C'est le Conseil local de Tripoli qui avait demandé à la population de la ville de descendre dans la rue. Un appel relayé par le Grand Mufti, la plus haute autorité religieuse du pays. Dans leur prêche du vendredi, la plupart des imams tripolitains ont ainsi encouragé les fidèles à rejoindre le mouvement. "Ce n'est plus tenable", confie Abdul Kassim Fahi, un retraité tripolitain sortant de la mosquée Al Qods. "Ils se battent régulièrement entre eux, nous mettent en danger, détruisent nos biens, nos voitures, les bâtiments. Ils doivent partir pour qu'enfin on puisse installer une police et une armée officielles." "A cause d'eux et de l'insécurité qu'ils font régner en ville, aucune entreprise étrangère ne souhaite investir ici", renchérit un businessman. Un ras-le-bol partagé par une grande majorité de Tripolitains.

Combats entre milices

Vers 14 heures, entre 2.000 à 3.000 manifestants personnes, drapeaux blancs ou nationaux dans les mains, avec à leur suite plusieurs dizaines de véhicules, se sont donc dirigées vers le quartier de Gharghour. C'est dans cette ancienne place forte des officiels kadhafistes, un ensemble de villas luxueuses, que les combattants originaires de Misrata (ville à l'Est de Tripoli) ont établi leur QG. Mais, très vite, les protestataires ont dû faire face à une réaction musclée de la part de la milice. D'abord des tirs en l'air de canons anti-aériens et de kalachnikovs pour les dissuader d'aller plus loin. Puis, rapidement, les tirs se sont orientés vers la foule. Un chef de cette milice a contesté cette version en indiquant à la chaîne privée Al-Naba que des manifestants avaient tiré en premier sur le QG.
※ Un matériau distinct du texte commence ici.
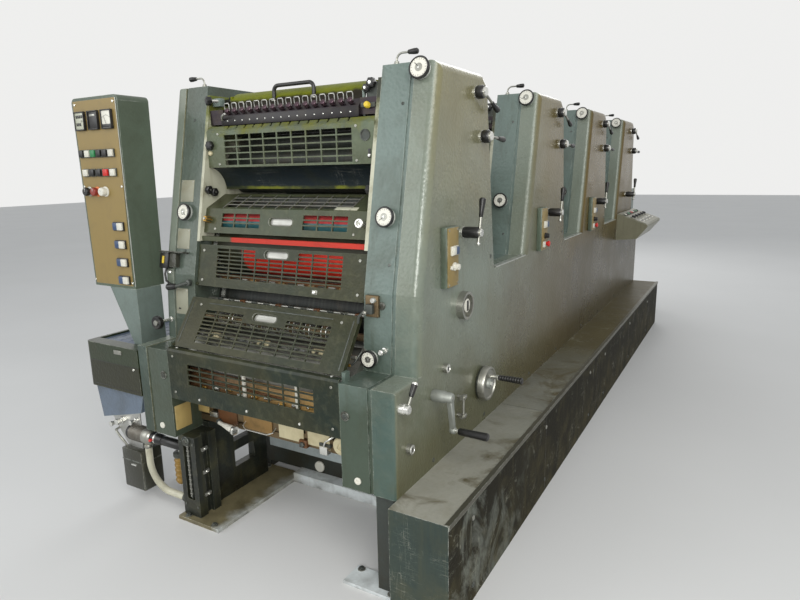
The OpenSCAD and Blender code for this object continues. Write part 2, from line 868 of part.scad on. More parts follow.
// Control console: tapered body with round top edges on a hopper-shaped foot
console_x = -frame_out - 106;
console_taper = 15;
console_y = first_y - 100;
pedestal_top = console_top - console_h;
module console_box() {
    r = 22;
    x0 = console_x - console_w;
    color([0.33, 0.38, 0.37])
        along_y(console_y + 3, console_y + console_d) {
            difference() {
                polygon([[x0, console_top], [console_x, console_top],
                         [console_x - console_taper, pedestal_top],
                         [x0 + console_taper, pedestal_top]]);
                translate([x0 - eps, console_top - r]) square([r + eps, r + eps]);
                translate([console_x - r, console_top - r]) square([r + eps, r + eps]);
            }
            for (x = [x0 + r, console_x - r])
                translate([x, console_top - r]) intersection() {
                    circle(r);
                    translate([-r, -1]) square([2 * r, 2 * r]);
                }
        }
}

panel_margin = 12;
module console_panel() {
    x0 = console_x - console_w;
    color([0.66, 0.59, 0.44])
        along_y(console_y, console_y + 3)
            polygon([[x0 + panel_margin, console_top - panel_margin],
                     [console_x - panel_margin, console_top - panel_margin],
                     [console_x - console_taper - panel_margin, pedestal_top + panel_margin],
                     [x0 + console_taper + panel_margin, pedestal_top + panel_margin]]);
}

// Meters, buttons, knobs and switches, by their distance from the panel's top left corner
module console_controls() {
    x0 = console_x - console_w;
    color([0.12, 0.12, 0.12])
        translate([x0, console_y, console_top]) {
            for (k = [0 : 2])
                translate([24 + k * 86, -12, -128]) cube([64, 12, 74]);
            for (k = [0 : 5])
                translate([26 + k * 38, -14, -236]) cube([32, 14, 32]);
            for (k = [0 : 4])
                translate([38 + k * 44, -14, -312]) cube([34, 14, 32]);
            for (k = [0 : 2])
                translate([58 + k * 52, 0, -372]) rotate([90, 0, 0]) cylinder(r = 21, h = 26);
            for (k = [0 : 3])
                translate([190, -16, -530 - k * 74]) cube([66, 16, 36]);
        }
}

module console_pedestal() {
    x1 = console_x - 8;
    color([0.33, 0.38, 0.37])
        along_y(console_y, console_y + 122)
            polygon([[x1 - 168, pedestal_top], [x1, pedestal_top],
                     [x1, housing_top - 10], [x1 - 46, housing_top - 10]]);
}

// Round position dials on the towers' front faces
dial_r = 35;
dial_h = 26;
module dial_on(x, i, z, r) {
    translate([x, unit_y(i) + front_at(z), z])
        rotate([90 - (z > notch_z ? lean_angle : foot_angle), 0, 0]) {
            cylinder(r = r - 6, h = dial_h);
            translate([0, 0, dial_h - 12]) cylinder(r = r, h = 12);
        }
}

top_dial = [561, tower_h - 28];
mid_dial = [477, 1253];
foot_dial = [442, 781];
module dials() {
    color([0.85, 0.84, 0.80]) {
        for (i = units) {
            dial_on(top_dial[0], i, top_dial[1], dial_r + 2);
            dial_on(mid_dial[0], i, mid_dial[1], dial_r);
        }
        dial_on(-mid_dial[0], 0, mid_dial[1], dial_r);
        dial_on(foot_dial[0], 0, foot_dial[1], dial_r - 4);
    }
}

// Raised switch plates on the operator's cover of every unit but the last, which has the desk
pod_y = [152, 244];
pod_z = [1006, 1216];
pod_t = 27;
module switch_pods() {
    color([0.66, 0.62, 0.50])
        for (i = [0 : unit_count - 2]) {
            y = unit_y(i);
            block([cover_x, y + pod_y[0], pod_z[0]], [cover_x + pod_t, y + pod_y[1], pod_z[1]]);
            block([cover_x + pod_t, y + pod_y[0] + 24, pod_z[0] + 112],
                  [cover_x + pod_t + 14, y + pod_y[0] + 74, pod_z[0] + 144]);
            rod_x(cover_x + pod_t, cover_x + pod_t + 22, y + pod_y[0] + 52, pod_z[0] + 72, 15);
        }
}

// Fixed fittings low on the first unit: sight ring, locks and the clamp screw
module operator_fittings() {
    color([0.62, 0.62, 0.58]) {
        difference() {
            rod_x(cover_x, cover_x + 26, first_y + 331, 914, 52);
            rod_x(cover_x + 10, cover_x + 26 + eps, first_y + 331, 914, 42);
        }
        rod_x(cover_x + 10, cover_x + 20, first_y + 331, 914, 26);
        for (at = [[180, 715], [-90, 520]])
            rod_x(cover_x, cover_x + 16, first_y + at[0], at[1], 17);
        for (z = [496, 570]) {
            rod_x(cover_x, cover_x + 26, first_y + 292, z, 7);
            translate([cover_x + 18, first_y + 292 - 20, z - 6]) cube([12, 40, 12]);
        }
        translate([cover_x + 24, first_y + 292, 496]) cylinder(r = 5, h = 74);
    }
}

// Sloping desk on the operator's side at the far end
desk_y = [last_y + 40, last_y + 715];
desk_out = 222;
module feeder_desk() {
    x0 = cover_x;
    x1 = cover_x + desk_out;
    color([0.32, 0.37, 0.38])
        along_y(desk_y[0], desk_y[1])
            polygon([[x0, 846], [x0 + 150, 860], [x1, 950], [x1, 968], [x0, 1046]]);
    color([0.80, 0.80, 0.76])
        along_y(desk_y[0] + 14, desk_y[1] - 14)
            polygon([[x0 + 10, 1047], [x1 - 8, 975], [x1 - 8, 971], [x0 + 10, 1042]]);
}

// Feeder behind the last unit: two side frames, boards and the suction head
feeder_l = 820;
feeder_h = 1180;
feeder_t = 36;
module feeder_frame() {
    color([0.36, 0.40, 0.39]) {
        both_sides()
            along_x(frame_in, frame_in + feeder_t)
                difference() {
                    polygon([[end_y, 0], [end_y, notch_z - 160], [end_y + 330, feeder_h],
                             [end_y + feeder_l, feeder_h], [end_y + feeder_l, 0]]);
                    translate([end_y + 160, 130]) square([feeder_l - 320, 440]);
                }
        block([-frame_in, end_y + feeder_l - 60, 40], [frame_in, end_y + feeder_l - 10, 120]);
        block([-frame_in, end_y + feeder_l - 90, feeder_h - 80],
              [frame_in, end_y + feeder_l - 40, feeder_h - 20]);
    }
}

module feeder_boards() {
    color([0.55, 0.57, 0.56]) {
        along_x(-frame_in, frame_in)
            polygon([[end_y - 50, 812], [end_y + 250, 880], [end_y + 250, 892], [end_y - 50, 824]]);
        block([-frame_in, end_y + 290, 300], [frame_in, end_y + feeder_l - 100, 336]);
    }
}

suction_z = 1060;
module suction_head() {
    y = end_y + 470;
    color([0.30, 0.32, 0.33]) {
        rod_x(-frame_in, frame_in, y, suction_z, 16);
        rod_x(-frame_in, frame_in, y + 130, suction_z, 16);
        block([-150, y - 40, suction_z - 30], [150, y + 170, suction_z + 70]);
        for (x = [-110, -40, 40, 110])
            translate([x, y + 10, suction_z - 120]) cylinder(r = 13, h = 90);
    }
}

// Throw lever: a thick black hub, a rod through its end and a tapered grip
throw_tilt = 14;
module throw_lever(i) {
    at = place(i, throw_at);
    x = cover_x + seat_gap;
    color([0.08, 0.08, 0.08]) {
        pivot_pin(at);
        rod_x(x, x + throw_hub_l, at[0], at[1], throw_hub_r);
        translate([x + throw_hub_l - 12, at[0], at[1]]) rotate([-throw_tilt, 0, 0]) {
            translate([0, 0, -46]) cylinder(r = 5, h = 46 + throw_arm_l * 0.5);
            translate([0, 0, throw_arm_l * 0.45])
                cylinder(r1 = 8, r2 = 12, h = throw_arm_l * 0.55);
        }
    }
}

// Small lever: hub, rod and grip, its arm turned down from level by an angle
module small_lever(at, down) {
    x = cover_x + seat_gap;
    color([0.08, 0.08, 0.08]) {
        pivot_pin(at);
        rod_x(x, x + small_hub_l, at[0], at[1], small_hub_r);
        translate([x + small_hub_l - 11, at[0], at[1]]) rotate([-90 - down, 0, 0]) {
            cylinder(r = 5, h = small_arm_l * 0.6);
            translate([0, 0, small_arm_l * 0.55])
                cylinder(r1 = 7, r2 = 11, h = small_arm_l * 0.45);
        }
    }
}

module upper_lever(i) {
    small_lever(place(i, upper_at), small_arm_down);
}

module lower_lever(i) {
    small_lever(place(i, lower_at), 3);
}

// Crank with its hub on the cover, an arm hanging down and a long grip
crank_arm = 128;
crank_grip_l = 112;
module crank() {
    at = place(0, crank_at);
    x = cover_x + seat_gap;
    color([0.60, 0.61, 0.60]) {
        pivot_pin(at);
        rod_x(x, x + 78, at[0], at[1], 21);
        translate([x + 56, at[0], at[1]]) rotate([10, 0, 0]) {
            translate([0, -11, -crank_arm]) cube([20, 22, crank_arm]);
            translate([0, 0, -crank_arm]) rotate([0, 90, 0]) {
                cylinder(r = 13, h = 20);
                translate([0, 0, 20]) cylinder(r = 8, h = 12);
                translate([0, 0, 30]) cylinder(r = 14, h = crank_grip_l);
            }
        }
    }
}

// Handwheel: a solid disc with a rim and a grip
wheel_r = 70;
module handwheel() {
    at = place(0, wheel_at);
    x = cover_x + seat_gap;
    color([0.58, 0.59, 0.58]) {
        pivot_pin(at);
        difference() {
            rod_x(x, x + 40, at[0], at[1], wheel_r);
            rod_x(x + 34, x + 40 + eps, at[0], at[1], wheel_r - 10);
        }
        rod_x(x + 30, x + 46, at[0], at[1], 20);
        translate([x + 30, at[0] + 44, at[1] + 16]) rotate([0, 90, 0]) {
            cylinder(r = 9, h = 26);
            translate([0, 0, 24]) cylinder(r1 = 10, r2 = 13, h = 108);
        }
    }
}

module front_lever() {
    at = place(0, front_lever_at);
    x = cover_x + seat_gap;
    color([0.55, 0.56, 0.55]) {
        pivot_pin(at);
        rod_x(x, x + 34, at[0], at[1], 18);
        translate([x + 24, at[0], at[1]]) rotate([-38, 0, 0]) {
            cylinder(r = 5, h = 50);
            translate([0, 0, 44]) cylinder(r1 = 8, r2 = 11, h = 48);
        }
    }
}

base_frame();
floor_plates();
operator_frame();
drive_frame();
operator_cover();
drive_cover();
edge_trims();
cross_ties();
drive_housing();
step_platform();
side_plates();
plate_cylinders();
blanket_cylinders();
sheet_drums();
ink_rollers();
ink_ducts();
ink_keys();
duct_covers();
duct_levers();
upper_guard();
splash_sheet();
middle_guard();
red_bar();
plate_guard();
lower_guard();
delivery_hood();
inner_guards();
rear_guards();
delivery_bars();
lift_column();
pump_unit();
drain_hose();
console_box();
console_panel();
console_controls();
console_pedestal();
dials();
switch_pods();
operator_fittings();
feeder_desk();
feeder_frame();
feeder_boards();
suction_head();
crank();
handwheel();
front_lever();
throw_lever(0);  // throw_lever_1
throw_lever(1);  // throw_lever_2
throw_lever(2);  // throw_lever_3
throw_lever(3);  // throw_lever_4
upper_lever(0);  // upper_lever_1
upper_lever(1);  // upper_lever_2
upper_lever(2);  // upper_lever_3
upper_lever(3);  // upper_lever_4
lower_lever(0);  // lower_lever_1
lower_lever(1);  // lower_lever_2
lower_lever(2);  // lower_lever_3
lower_lever(3);  // lower_lever_4
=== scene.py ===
"""Finish and small parts of a four-unit offset printing press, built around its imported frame.

Lengths are in metres, but for the profiles given with mm() or head(). X = 0 lies midway between the
side frames, +X is the operator's side, +Y runs from the delivery to the feeder, +Z is up, and the
origin is on the floor under the front floor beam.
"""

import json
import math

import bmesh
import bpy
from bpy.props import FloatProperty, FloatVectorProperty, IntProperty, PointerProperty
from bpy.types import Operator, Panel, PropertyGroup
from mathutils import Matrix, Vector


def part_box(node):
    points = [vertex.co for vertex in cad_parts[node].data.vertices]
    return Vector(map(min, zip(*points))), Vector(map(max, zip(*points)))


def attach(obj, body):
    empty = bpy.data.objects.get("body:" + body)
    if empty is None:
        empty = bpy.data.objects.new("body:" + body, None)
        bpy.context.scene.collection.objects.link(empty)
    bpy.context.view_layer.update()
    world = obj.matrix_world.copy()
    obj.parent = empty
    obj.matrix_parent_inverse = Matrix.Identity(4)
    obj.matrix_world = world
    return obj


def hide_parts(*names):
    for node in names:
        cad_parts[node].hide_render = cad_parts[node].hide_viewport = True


bl_info = {
    "name": "Offset printing press",
    "version": (1, 0, 0),
    "blender": (4, 5, 0),
    "location": "View3D > Sidebar > Press",
    "description": "Paints the packed press and adds its small parts",
    "category": "Object",
}

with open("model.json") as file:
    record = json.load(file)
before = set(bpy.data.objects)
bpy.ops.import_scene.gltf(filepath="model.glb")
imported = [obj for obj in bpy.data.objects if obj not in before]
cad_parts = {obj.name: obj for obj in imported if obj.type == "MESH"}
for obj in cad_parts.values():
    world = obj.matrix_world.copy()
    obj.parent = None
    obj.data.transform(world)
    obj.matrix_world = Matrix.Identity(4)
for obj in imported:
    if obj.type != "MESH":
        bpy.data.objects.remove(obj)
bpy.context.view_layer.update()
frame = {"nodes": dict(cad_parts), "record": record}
BOX = {node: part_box(node) for node in frame["nodes"]}
SLOT_OF = {part["node"]: part["material_slot"] for part in frame["record"]["subparts"]}
BODY = "press"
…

Quelques minutes plus tard, une roquette s'est également abattue à une trentaine de mètres de ce qui restait de la queue de cortège, provoquant une panique indescriptible. "Nous sommes venus pacifiquement et voilà ce qu'ils nous font", explique Haman Ghamoudi, un ingénieur. A côté de lui, un homme hurlant au téléphone, appelle des anciens rebelles de Zenten, eux aussi présents dans la capitale libyenne, pour venir affronter leurs ennemis de Misrata. Vers 15 heures, quelques premiers combattants sont arrivés, avec kalachnikovs et RPG. En fin d'après-midi, les tirs d'armes lourdes ont commencé à retentir dans la ville. Un avion de combat a également survolé Tripoli à plusieurs reprises.